● **To be done**
Emit the exact text of every line from the line with "Keep writing the" to the line with "owner[hit] = index", both ends included. No other output is expected.
===== Information supplied
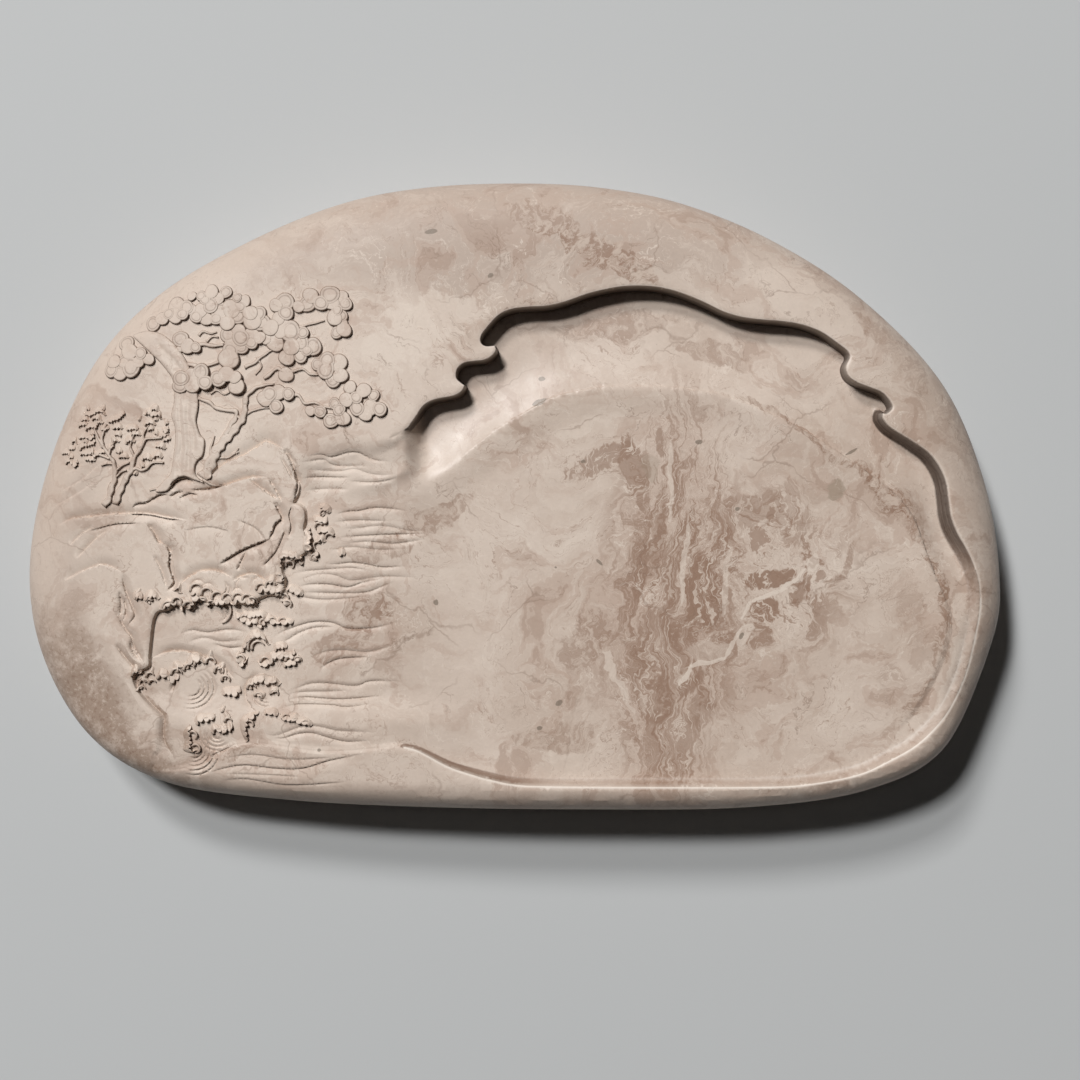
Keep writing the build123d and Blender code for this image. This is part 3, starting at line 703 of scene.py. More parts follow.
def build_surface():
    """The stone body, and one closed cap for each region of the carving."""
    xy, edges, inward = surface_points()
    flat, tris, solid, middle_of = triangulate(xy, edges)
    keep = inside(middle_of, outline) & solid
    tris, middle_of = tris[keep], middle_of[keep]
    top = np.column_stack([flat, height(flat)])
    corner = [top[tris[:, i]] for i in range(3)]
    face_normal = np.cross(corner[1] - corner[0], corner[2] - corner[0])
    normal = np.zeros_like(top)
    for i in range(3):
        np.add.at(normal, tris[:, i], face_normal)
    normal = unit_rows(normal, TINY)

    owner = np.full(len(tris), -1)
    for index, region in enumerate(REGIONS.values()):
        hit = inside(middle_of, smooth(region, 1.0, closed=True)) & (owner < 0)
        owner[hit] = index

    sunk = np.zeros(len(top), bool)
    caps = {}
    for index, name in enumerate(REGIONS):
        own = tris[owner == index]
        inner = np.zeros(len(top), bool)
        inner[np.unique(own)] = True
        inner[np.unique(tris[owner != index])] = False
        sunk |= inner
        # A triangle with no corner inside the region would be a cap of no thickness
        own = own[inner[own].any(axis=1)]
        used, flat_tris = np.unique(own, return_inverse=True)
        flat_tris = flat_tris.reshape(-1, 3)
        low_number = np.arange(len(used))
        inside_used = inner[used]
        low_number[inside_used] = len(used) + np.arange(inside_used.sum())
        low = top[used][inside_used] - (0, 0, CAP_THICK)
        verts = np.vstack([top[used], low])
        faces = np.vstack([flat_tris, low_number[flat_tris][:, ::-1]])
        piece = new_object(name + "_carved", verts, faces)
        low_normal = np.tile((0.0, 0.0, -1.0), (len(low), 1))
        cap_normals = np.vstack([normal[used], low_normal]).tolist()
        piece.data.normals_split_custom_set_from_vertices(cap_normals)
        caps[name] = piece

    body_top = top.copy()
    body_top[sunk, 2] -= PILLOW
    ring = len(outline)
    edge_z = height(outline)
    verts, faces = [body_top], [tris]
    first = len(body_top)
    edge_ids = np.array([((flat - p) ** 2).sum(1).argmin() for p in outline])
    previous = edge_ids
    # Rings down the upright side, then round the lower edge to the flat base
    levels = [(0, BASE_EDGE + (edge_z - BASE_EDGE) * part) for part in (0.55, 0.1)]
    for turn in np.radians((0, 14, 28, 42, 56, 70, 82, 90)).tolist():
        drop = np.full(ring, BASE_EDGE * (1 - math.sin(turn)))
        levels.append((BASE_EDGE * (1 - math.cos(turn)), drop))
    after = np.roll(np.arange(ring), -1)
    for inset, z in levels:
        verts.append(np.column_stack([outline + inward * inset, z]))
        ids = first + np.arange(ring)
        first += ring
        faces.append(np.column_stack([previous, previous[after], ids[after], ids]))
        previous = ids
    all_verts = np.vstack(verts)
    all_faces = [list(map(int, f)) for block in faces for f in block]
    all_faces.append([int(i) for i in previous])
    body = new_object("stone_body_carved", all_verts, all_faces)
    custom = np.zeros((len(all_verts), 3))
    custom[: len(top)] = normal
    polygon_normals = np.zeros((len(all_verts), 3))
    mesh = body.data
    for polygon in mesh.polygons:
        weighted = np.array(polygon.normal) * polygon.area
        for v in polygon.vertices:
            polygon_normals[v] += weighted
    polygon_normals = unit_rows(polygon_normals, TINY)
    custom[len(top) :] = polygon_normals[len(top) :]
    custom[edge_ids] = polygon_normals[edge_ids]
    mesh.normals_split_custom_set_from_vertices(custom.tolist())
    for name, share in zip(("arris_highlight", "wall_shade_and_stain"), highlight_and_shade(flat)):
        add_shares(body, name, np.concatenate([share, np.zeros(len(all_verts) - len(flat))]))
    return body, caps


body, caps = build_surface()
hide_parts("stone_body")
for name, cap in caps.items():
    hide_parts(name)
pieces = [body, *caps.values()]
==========
===== Information supplied
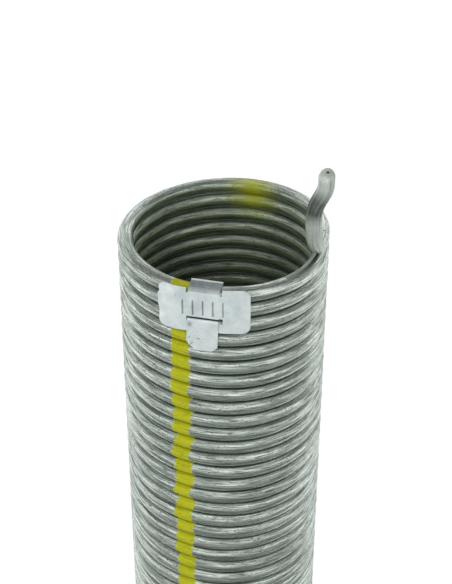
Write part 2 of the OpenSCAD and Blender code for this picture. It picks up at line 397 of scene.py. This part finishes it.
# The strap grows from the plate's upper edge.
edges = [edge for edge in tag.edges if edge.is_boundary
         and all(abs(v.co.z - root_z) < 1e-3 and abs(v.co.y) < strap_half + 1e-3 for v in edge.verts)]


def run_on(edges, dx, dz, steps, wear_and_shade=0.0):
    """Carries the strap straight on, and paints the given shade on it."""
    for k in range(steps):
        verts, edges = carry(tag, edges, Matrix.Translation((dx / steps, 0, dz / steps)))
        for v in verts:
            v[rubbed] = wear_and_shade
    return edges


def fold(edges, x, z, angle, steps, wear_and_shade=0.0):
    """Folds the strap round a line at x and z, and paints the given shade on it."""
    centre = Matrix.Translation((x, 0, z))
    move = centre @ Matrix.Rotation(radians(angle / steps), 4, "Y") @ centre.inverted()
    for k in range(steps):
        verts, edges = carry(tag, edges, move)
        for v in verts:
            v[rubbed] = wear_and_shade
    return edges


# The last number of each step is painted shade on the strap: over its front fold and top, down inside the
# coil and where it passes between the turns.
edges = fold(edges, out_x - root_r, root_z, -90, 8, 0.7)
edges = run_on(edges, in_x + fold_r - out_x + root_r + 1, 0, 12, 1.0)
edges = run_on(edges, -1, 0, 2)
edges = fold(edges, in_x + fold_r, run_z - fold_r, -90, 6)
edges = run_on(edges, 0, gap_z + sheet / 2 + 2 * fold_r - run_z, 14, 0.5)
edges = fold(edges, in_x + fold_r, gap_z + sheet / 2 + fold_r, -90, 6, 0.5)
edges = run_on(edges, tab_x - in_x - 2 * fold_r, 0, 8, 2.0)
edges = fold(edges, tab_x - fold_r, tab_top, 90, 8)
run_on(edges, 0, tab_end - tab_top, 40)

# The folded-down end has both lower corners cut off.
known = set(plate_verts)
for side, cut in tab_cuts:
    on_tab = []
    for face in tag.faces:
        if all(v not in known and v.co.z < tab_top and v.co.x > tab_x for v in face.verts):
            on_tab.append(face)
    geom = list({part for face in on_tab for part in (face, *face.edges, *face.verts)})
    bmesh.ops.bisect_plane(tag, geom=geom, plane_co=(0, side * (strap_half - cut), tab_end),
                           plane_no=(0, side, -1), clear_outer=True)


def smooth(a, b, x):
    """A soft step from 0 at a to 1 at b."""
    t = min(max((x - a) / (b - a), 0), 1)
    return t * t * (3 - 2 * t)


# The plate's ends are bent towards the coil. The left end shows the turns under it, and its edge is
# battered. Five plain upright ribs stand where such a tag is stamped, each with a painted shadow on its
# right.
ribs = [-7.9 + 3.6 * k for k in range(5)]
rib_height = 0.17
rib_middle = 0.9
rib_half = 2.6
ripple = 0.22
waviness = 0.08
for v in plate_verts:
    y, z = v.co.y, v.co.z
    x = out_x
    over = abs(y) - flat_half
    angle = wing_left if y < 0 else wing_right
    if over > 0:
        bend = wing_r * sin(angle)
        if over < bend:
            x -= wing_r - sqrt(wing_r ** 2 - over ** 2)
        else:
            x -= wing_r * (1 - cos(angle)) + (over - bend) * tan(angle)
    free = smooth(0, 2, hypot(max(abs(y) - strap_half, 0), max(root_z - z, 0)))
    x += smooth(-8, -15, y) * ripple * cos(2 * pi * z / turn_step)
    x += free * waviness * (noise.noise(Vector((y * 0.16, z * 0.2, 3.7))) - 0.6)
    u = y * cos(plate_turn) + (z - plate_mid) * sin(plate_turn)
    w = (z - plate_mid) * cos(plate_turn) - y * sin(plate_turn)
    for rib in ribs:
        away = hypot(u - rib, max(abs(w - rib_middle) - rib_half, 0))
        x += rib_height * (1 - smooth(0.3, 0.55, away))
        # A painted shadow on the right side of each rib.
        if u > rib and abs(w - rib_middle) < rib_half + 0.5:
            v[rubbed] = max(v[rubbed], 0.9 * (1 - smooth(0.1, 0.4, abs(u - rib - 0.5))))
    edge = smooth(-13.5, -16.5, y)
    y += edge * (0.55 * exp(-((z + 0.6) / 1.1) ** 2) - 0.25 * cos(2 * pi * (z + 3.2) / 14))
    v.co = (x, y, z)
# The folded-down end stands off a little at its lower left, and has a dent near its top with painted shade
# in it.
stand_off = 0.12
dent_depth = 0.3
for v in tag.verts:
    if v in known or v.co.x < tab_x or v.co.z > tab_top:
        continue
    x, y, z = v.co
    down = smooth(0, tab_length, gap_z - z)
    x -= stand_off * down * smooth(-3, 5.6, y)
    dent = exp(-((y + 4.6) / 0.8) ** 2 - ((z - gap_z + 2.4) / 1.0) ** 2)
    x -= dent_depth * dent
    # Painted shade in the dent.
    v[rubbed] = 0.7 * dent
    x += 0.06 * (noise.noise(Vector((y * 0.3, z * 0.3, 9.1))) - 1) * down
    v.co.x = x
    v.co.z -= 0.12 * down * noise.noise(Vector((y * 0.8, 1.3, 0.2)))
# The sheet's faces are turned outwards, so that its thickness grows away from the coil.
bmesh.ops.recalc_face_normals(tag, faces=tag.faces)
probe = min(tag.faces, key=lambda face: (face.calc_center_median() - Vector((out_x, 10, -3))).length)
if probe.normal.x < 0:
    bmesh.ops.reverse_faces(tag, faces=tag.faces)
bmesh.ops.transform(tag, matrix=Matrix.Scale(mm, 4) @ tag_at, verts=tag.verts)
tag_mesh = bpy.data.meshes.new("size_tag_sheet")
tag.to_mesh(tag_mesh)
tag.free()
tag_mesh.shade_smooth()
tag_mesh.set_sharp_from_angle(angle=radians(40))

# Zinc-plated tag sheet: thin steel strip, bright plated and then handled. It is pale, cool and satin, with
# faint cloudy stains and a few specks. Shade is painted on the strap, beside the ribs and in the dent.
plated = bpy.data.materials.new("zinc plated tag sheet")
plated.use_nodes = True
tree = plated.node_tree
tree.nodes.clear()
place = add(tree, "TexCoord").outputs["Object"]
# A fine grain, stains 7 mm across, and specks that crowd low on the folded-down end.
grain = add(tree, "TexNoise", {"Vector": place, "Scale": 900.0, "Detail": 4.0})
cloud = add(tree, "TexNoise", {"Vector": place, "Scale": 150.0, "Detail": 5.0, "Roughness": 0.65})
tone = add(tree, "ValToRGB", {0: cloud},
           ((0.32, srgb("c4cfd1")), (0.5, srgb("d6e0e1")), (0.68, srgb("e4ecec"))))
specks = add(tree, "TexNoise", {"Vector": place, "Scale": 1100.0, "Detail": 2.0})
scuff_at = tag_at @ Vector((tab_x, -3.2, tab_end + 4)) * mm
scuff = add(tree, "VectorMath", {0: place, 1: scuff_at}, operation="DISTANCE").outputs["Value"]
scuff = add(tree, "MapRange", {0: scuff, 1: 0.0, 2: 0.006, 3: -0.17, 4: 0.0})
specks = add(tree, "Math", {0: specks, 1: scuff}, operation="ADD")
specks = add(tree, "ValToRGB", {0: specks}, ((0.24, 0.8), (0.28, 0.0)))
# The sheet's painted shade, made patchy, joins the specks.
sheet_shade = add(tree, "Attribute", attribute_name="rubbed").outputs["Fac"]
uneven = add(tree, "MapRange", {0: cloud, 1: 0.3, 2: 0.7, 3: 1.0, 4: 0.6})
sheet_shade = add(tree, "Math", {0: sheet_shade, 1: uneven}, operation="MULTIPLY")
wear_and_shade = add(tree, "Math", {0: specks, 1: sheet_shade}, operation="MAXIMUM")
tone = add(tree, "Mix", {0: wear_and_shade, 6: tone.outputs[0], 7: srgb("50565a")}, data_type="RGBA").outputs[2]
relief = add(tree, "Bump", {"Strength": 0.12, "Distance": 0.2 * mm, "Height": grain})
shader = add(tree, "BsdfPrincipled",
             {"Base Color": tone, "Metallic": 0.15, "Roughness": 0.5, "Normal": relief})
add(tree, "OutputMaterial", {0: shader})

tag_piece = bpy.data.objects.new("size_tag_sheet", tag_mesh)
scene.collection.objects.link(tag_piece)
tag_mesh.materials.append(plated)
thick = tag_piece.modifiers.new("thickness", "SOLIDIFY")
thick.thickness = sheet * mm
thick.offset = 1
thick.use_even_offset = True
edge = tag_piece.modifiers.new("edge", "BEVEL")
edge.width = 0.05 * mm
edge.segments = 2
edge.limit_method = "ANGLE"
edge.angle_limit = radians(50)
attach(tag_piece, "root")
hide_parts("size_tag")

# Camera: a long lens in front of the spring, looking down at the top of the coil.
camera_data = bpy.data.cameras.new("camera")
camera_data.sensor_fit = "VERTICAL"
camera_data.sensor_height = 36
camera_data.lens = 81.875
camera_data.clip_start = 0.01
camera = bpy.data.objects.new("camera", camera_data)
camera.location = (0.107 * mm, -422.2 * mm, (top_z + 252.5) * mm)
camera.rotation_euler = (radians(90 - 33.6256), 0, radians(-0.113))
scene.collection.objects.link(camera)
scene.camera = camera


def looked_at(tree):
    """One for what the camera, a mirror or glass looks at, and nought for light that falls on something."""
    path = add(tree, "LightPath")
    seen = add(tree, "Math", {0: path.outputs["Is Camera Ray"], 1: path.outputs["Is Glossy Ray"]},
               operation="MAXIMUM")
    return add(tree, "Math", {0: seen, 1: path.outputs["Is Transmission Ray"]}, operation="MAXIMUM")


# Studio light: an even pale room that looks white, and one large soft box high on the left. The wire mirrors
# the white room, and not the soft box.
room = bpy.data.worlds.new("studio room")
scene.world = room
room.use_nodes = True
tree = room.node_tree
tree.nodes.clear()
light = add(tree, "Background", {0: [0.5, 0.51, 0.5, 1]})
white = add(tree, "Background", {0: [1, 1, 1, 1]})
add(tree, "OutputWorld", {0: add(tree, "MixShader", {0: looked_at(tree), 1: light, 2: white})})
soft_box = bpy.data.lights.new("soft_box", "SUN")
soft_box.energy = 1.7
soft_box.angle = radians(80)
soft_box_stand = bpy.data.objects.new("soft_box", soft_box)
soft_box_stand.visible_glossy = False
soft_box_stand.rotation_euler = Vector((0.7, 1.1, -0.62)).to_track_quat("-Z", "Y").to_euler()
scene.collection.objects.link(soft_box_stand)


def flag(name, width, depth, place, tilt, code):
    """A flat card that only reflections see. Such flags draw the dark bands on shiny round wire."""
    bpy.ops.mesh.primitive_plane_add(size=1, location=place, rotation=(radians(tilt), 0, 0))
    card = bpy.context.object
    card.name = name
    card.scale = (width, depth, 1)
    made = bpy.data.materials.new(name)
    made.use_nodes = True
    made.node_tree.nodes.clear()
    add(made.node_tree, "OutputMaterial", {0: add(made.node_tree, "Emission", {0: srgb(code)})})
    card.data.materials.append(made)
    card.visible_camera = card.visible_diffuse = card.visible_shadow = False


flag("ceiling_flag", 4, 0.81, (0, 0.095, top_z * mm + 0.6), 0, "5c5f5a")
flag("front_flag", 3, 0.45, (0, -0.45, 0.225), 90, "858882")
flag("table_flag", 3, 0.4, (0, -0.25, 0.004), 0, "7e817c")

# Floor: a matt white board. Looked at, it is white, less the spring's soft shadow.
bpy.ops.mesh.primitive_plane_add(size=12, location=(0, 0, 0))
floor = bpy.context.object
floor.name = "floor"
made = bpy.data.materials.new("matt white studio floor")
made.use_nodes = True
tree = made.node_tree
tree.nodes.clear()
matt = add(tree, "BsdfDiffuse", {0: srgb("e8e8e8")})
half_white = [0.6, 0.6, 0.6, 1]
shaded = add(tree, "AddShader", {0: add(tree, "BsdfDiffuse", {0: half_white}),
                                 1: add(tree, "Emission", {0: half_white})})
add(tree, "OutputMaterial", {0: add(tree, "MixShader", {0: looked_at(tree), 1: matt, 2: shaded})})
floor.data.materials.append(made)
==========
● **Completed exercise**
Keep writing the build123d and Blender code for this image. This is part 3, starting at line 703 of scene.py. More parts follow.
def build_surface():
    """The stone body, and one closed cap for each region of the carving."""
    xy, edges, inward = surface_points()
    flat, tris, solid, middle_of = triangulate(xy, edges)
    keep = inside(middle_of, outline) & solid
    tris, middle_of = tris[keep], middle_of[keep]
    top = np.column_stack([flat, height(flat)])
    corner = [top[tris[:, i]] for i in range(3)]
    face_normal = np.cross(corner[1] - corner[0], corner[2] - corner[0])
    normal = np.zeros_like(top)
    for i in range(3):
        np.add.at(normal, tris[:, i], face_normal)
    normal = unit_rows(normal, TINY)

    owner = np.full(len(tris), -1)
    for index, region in enumerate(REGIONS.values()):
        hit = inside(middle_of, smooth(region, 1.0, closed=True)) & (owner < 0)
        owner[hit] = index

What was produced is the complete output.